How to properly deobfusacte a Perl script?

Caution: don't blindly run obfuscated perl, especially if there's an eval, backticks, system, open, etc. call somewhere in it and that might not be all too obvious*. De-obfuscating it with Deparse and carefully replacing the evals with print statements is a must until you understand what's going on. Running in a sandbox/with an unprivileged user/in a VM should be considered too.

*s&&$_ⅇ evaluates $_ for intance.


First observation: 034 is octal. It's equal to 28 (dec) or 0x1c (hex), so nothing fishy there.

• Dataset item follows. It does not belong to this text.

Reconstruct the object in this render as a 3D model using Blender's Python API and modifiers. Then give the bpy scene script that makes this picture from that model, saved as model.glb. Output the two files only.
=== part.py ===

The $; thing is purely obfuscation, can't find a reason to use that in particular. $p will just be a string A.T.C.G (with . replaced by $;, whatever it is).
So in the regex [$p] matches any of {'A', 'T', 'C', 'G', $;}. Since $; never appears in $d, it's useless there. In turn [$p]{4} matches any sequence of four letters in the above set, as if this had been used (ignoring the useless $;):

while ( $d =~ /([ATCG]{4})/g ) { ... }

If you had to write this yourself, after having removed whitespace, you'd just grab each successive substring of $d of length four (assuming there are no other chars in $d).

Now this part is fun:

foreach $d ( 0 .. 3 ) {
    $c += $a{ substr $1, $d, 1 } * 4**$d;
}
  • $1 holds the current four-letter codepoint. substr $1, $d, 1 returns each successive letter from that codepoint.
  • %a maps A to 00b (binary), T to 01b, C to 10b, and G to 11b.

    A   00
    T   01
    C   10
    G   11
    
  • multiplying by 4**$d will be equivalent to a bitwise left shift of 0, 2, 4 and 6.

So this funny construct allows you to build any 8bit value in the base-four system with ATCG as digits!

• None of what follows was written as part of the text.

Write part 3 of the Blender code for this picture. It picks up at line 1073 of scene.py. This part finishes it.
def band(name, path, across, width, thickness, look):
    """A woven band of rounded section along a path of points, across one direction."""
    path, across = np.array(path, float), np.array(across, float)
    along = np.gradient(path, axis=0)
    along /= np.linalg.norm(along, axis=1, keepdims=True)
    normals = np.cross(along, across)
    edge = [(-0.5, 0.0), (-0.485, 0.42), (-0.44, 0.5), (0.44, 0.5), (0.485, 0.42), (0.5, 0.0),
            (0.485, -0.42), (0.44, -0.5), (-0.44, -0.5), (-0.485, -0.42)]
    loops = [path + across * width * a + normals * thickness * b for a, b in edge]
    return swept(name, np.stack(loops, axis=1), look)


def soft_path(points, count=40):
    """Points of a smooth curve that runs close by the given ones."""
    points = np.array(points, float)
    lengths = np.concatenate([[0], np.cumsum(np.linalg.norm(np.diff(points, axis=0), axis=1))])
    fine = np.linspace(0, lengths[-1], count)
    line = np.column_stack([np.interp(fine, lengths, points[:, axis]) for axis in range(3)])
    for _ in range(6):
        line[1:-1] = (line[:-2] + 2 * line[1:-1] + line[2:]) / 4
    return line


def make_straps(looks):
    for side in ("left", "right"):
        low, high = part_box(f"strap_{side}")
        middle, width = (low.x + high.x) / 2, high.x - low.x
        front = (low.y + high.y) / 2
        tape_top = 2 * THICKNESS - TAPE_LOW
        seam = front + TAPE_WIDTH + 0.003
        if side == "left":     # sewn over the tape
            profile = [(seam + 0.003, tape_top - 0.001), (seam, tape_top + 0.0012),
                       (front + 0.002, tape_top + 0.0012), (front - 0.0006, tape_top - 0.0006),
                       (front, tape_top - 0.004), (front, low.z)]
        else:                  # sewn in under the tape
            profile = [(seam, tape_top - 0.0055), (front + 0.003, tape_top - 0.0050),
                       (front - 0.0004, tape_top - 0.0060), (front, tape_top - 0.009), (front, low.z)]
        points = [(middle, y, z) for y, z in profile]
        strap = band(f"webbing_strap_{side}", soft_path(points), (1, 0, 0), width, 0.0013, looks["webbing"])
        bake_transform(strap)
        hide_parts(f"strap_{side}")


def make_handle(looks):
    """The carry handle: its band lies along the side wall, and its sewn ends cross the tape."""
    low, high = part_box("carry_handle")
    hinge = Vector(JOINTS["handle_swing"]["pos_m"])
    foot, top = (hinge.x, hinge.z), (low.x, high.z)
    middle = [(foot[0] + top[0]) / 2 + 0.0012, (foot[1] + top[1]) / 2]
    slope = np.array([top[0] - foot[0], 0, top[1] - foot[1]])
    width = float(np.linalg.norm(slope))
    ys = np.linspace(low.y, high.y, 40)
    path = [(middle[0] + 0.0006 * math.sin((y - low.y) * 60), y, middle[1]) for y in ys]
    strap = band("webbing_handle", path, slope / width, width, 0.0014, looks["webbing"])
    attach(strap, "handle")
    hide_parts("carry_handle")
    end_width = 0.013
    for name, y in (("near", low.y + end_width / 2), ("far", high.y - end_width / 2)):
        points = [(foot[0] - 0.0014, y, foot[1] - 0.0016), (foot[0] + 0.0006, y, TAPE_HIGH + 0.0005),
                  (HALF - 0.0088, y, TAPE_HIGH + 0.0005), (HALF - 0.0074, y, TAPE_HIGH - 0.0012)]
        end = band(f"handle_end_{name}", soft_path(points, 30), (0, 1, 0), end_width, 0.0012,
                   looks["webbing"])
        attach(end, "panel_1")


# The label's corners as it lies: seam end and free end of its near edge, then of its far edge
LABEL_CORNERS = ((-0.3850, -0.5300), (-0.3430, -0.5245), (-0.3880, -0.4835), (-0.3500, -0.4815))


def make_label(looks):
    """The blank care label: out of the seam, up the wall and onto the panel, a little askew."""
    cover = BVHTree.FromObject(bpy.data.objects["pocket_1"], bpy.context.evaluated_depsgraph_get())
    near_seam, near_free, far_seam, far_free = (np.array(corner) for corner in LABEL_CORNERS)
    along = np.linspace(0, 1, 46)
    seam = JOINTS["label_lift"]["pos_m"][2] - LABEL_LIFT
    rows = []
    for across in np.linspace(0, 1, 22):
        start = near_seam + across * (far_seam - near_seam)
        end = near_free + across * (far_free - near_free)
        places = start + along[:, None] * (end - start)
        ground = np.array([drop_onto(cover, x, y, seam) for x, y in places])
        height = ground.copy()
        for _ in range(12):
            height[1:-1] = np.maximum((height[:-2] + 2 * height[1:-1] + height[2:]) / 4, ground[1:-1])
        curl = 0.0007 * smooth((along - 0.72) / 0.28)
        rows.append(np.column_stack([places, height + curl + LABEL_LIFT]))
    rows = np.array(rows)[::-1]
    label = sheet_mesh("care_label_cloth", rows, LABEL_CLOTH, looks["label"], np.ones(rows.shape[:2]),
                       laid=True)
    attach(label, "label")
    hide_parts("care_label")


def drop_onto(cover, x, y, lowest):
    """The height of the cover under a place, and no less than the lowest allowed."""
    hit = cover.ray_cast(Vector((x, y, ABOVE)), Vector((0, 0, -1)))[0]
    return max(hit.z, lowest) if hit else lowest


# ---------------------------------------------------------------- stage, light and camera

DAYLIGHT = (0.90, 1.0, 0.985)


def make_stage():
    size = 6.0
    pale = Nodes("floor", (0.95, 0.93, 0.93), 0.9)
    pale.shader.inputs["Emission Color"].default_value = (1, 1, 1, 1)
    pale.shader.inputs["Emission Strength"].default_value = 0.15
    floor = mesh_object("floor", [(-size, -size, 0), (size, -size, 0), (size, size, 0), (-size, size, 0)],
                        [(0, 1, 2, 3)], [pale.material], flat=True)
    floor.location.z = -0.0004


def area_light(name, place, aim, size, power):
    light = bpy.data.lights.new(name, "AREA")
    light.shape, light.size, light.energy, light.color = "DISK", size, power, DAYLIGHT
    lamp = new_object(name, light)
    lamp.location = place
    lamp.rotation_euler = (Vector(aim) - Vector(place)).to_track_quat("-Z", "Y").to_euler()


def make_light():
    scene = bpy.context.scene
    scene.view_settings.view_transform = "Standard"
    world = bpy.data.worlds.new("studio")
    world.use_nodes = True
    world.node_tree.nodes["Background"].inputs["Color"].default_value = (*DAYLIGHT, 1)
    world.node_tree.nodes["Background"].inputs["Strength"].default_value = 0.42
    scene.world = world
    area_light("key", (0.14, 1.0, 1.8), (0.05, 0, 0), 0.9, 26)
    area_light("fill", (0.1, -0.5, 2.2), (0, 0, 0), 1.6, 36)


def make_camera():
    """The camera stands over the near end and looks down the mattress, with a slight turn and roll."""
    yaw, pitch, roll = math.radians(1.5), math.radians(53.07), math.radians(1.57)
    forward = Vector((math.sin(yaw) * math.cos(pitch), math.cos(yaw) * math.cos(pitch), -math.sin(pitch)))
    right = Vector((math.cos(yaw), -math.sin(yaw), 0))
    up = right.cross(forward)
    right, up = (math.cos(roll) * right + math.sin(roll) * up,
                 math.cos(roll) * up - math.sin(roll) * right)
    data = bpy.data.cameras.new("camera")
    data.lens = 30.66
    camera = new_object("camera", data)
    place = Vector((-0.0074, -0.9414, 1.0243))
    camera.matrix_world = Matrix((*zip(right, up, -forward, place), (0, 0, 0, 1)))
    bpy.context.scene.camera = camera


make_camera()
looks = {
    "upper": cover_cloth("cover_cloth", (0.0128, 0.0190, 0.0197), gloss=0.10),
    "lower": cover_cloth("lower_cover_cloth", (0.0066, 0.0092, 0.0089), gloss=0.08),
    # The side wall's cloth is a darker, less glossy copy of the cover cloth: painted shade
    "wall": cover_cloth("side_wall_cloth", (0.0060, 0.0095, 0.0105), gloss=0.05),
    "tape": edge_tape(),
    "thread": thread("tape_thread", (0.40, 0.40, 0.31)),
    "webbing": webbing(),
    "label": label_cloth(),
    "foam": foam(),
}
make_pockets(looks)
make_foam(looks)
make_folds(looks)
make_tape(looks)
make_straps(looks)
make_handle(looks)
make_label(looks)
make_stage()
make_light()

i.e. it does the following conversions:

         A A A A
AAAA -> 00000000

         T A A T
TAAT -> 01000001 -> capital A in ascii

         T A A C
CAAT -> 01000010 -> capital B in ascii

CAATTCCTGGCTGTATTTCTTTCTGCCT -> BioGeek

This part:

next if $j++ % 96 >= 16;

makes the above conversion run only for the first 16 "codepoints", skips the next 80, then converts for the next 16, skips the next 80, etc. It essentially just skips parts of the ellipse (junk DNA removal system).


Here's an ugly text to DNA converter that you could use to produce anything to replace the helix (doesn't handle the 80 skip thing):

use strict;
use warnings;
my $in = shift;

my %conv = ( 0 => 'A', 1 => 'T', 2 => 'C', 3 => 'G');

for (my $i=0; $i<length($in); $i++) {
    my $chr = substr($in, $i, 1);
    my $chv = ord($chr);
    my $encoded ="";
    $encoded .= $conv{($chv >> 0) & 0x3};
    $encoded .= $conv{($chv >> 2) & 0x3};
    $encoded .= $conv{($chv >> 4) & 0x3};
    $encoded .= $conv{($chv >> 6) & 0x3};
    print $encoded;
}
print "\n";
$ perl q.pl 'print "BioGeek\n";'
AAGTCAGTTCCTCGCTATGTAACACACACAATTCCTGGCTGTATTTCTTTCTGCCTAGTTCGCTCACAGCGA

Stick in $d that instead of the helix (and remove the skipping part in the decoder).